Roadmap overview: 5 stages from discovery to paid membership
- Stage 0 — Discovery & Baseline Monetization: Ads, donations, affiliate links.
- Stage 1 — Audience Validation: Micro-payments, one-off paid episodes, tips.
- Stage 2 — Freemium Tests: Soft paywalls, perks for members, early-bird paid content.
- Stage 3 — Subscription Launch: Tiered memberships, annual discounts, community access.
- Stage 4 — Scale & Diversify: Network bundles, live ticketing, merch, B2B licensing.
Quick decision signal: When to move to Stage 3 (subscription launch)
- Consistent monthly active listeners (MAL) > 10,000 (or comparable reach across platforms).
- Engagement metrics: 20%+ episode completion rate and >5% email/Discord sign-up rate from listeners.
- Positive direct support: at least 100 unique donations or tips in a 30-day window.
- Retention confidence: you can reasonably predict 30–50% annual retention for paid members with clear perks.
Case study: What Goalhanger proves (and what it doesn’t)
Goalhanger’s headline: 250,000 paying subscribers across multiple shows and roughly £60/year average spend, giving ~£15M/year revenue. What you should extract:
- Network leverage: Bundling multiple shows increases conversion and lifetime value.
- Perk mix matters: Ad-free listening, early access, bonus episodes, live-ticket priority, newsletters, and community spaces (Discord) combine to justify price.
- Scale requirement: Hitting seven-figure ARR from subscriptions requires large reach or multiple successful shows — most independent creators will scale slower.
Goalhanger is a reminder: membership is a product. You need recurring value, not just a ‘paywall’. (Press Gazette, Jan 2026)

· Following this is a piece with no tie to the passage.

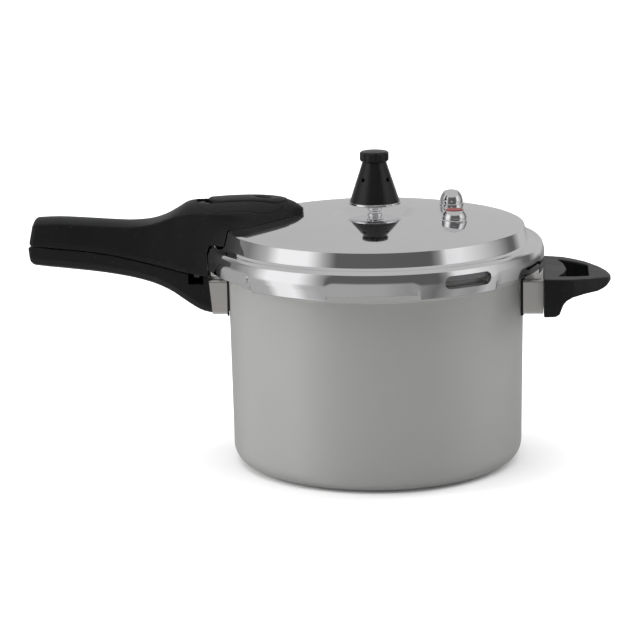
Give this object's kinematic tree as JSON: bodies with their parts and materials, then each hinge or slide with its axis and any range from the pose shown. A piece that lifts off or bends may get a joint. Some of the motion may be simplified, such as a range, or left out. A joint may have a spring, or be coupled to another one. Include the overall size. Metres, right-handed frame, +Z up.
{
  "type": "pressure canner",
  "caption": "Lidded pressure cooking pot with bayonet lid, long two-part handle with sliding lock, helper handle, vent pipe with weight, pressure indicator and relief valve.",
  "frame": {"origin": "centre of the pot's flat base, where it rests", "axes": "+Z up along the pot's axis; the long handles point to -X and the helper handle to +X"},
  "size_m": [0.4342, 0.2494, 0.2331],
  "materials": {
    "grey_paint": "satin grey paint on aluminium",
    "polished_aluminium": "mirror polished",
    "satin_steel": "satin stainless",
    "rivet_aluminium": "plain",
    "zinc_steel": "zinc plated",
    "black_phenolic": "satin moulded phenolic",
    "black_rubber": "matt",
    "grey_silicone": "moulded silicone",
    "chrome_plate": "bright plate",
    "red_plastic": "gloss",
    "brass_metal": "turned",
    "weight_black": "satin black",
    "core_steel": "turned steel"
  },
  "bodies": {
    "pot": {"pot_shell": "grey_paint", "pot_handle_pad": "black_rubber", "pot_handle_guard": "satin_steel", "pot_handle_bracket": "satin_steel", "pot_handle_rivets": "rivet_aluminium", "pot_handle": "black_phenolic", "pot_handle_screw": "zinc_steel", "helper_pad": "black_rubber", "helper_guard": "satin_steel", "helper_bracket": "satin_steel", "helper_rivets": "rivet_aluminium", "helper_handle": "black_phenolic", "helper_screw": "zinc_steel"},
    "lid": {"lid_shell": "polished_aluminium", "skirt_rivet": "polished_aluminium", "sealing_ring": "grey_silicone", "lid_handle": "black_phenolic", "lid_handle_bracket": "satin_steel", "lid_handle_rivets": "rivet_aluminium", "lid_handle_screws": "zinc_steel", "lock_bezel": "black_phenolic", "vent_pipe": "chrome_plate", "vent_pipe_washer": "grey_silicone", "vent_pipe_nut": "zinc_steel", "vent_strainer": "satin_steel", "indicator_body": "chrome_plate", "indicator_washer": "grey_silicone", "indicator_nut": "zinc_steel", "relief_body": "chrome_plate", "relief_cap": "chrome_plate", "relief_washer": "grey_silicone", "relief_nut": "zinc_steel", "relief_spring": "zinc_steel"},
    "lock": {"lock_button": "black_phenolic", "lock_bar": "zinc_steel", "lock_screws": "zinc_steel"},
    "weight": {"weight_base": "chrome_plate", "weight_cone": "weight_black", "weight_core": "core_steel", "weight_screw": "zinc_steel", "weight_cap": "weight_black"},
    "indicator": {"indicator_pin": "red_plastic", "indicator_seal": "grey_silicone"},
    "relief": {"relief_plunger": "brass_metal"}
  },
  "joints": [
    {"name": "lid_turn", "type": "hinge", "parent": "pot", "child": "lid", "pos_m": [0, 0, 0.15], "axis": [0, 0, 1], "range_deg": [0, 30]},
    {"name": "lock_slide", "type": "slide", "parent": "lid", "child": "lock", "axis": [1, 0, 0], "range_m": [-0.009, 0]},
    {"name": "weight_lift", "type": "slide", "parent": "lid", "child": "weight", "axis": [0, 0, 1], "range_m": [0, 0.04]},
    {"name": "indicator_rise", "type": "slide", "parent": "lid", "child": "indicator", "axis": [0, 0, 1], "range_m": [0, 0.004]},
    {"name": "relief_lift", "type": "slide", "parent": "lid", "child": "relief", "axis": [0, 0, 1], "range_m": [0, 0.002], "stiffness_N_per_m": 3000, "springref_m": -0.004, "deforming": ["relief_spring"]}
  ]
}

Platform choices (2026 snapshot): trade-offs you must weigh
Platform choice determines discovery, revenue share, feature set, and control. Here’s a quick map of options in 2026 and when to use them.

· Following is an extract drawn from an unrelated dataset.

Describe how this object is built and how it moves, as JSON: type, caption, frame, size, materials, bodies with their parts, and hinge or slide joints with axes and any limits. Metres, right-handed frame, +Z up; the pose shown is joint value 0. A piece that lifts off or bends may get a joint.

Major streaming platforms (Spotify, Apple, Amazon Music)
- Pros: Massive reach, integrated discovery, listener habits already formed.
- Cons: Limited direct-to-fan monetization control, shifting pricing (Spotify’s price hikes), algorithm dependency.
- Use when: You need discovery and are comfortable with ads or platform-specific subscription features as a funnel to your owned products.
Creator-first subscription platforms (Patreon, Memberful, Supercast, Substack)
- Pros: Direct billing, granular tiers, community features, better margins than ads.
- Cons: You own the audience relationship but have to drive traffic; platform fees vary.
- Use when: You have engaged fans who want perks and you need predictable recurring revenue. See our notes on newsletter and audio workflows in maker newsletter workflows.
Network/aggregator model (Goalhanger style)
- Pros: Cross-promotion across shows, centralized subscription experience, scale benefits.
- Cons: Requires partnership or network; you may give up some creative/financial control.
- Use when: You’re part of (or can join) a network or collaborate with other creators to share costs and audience.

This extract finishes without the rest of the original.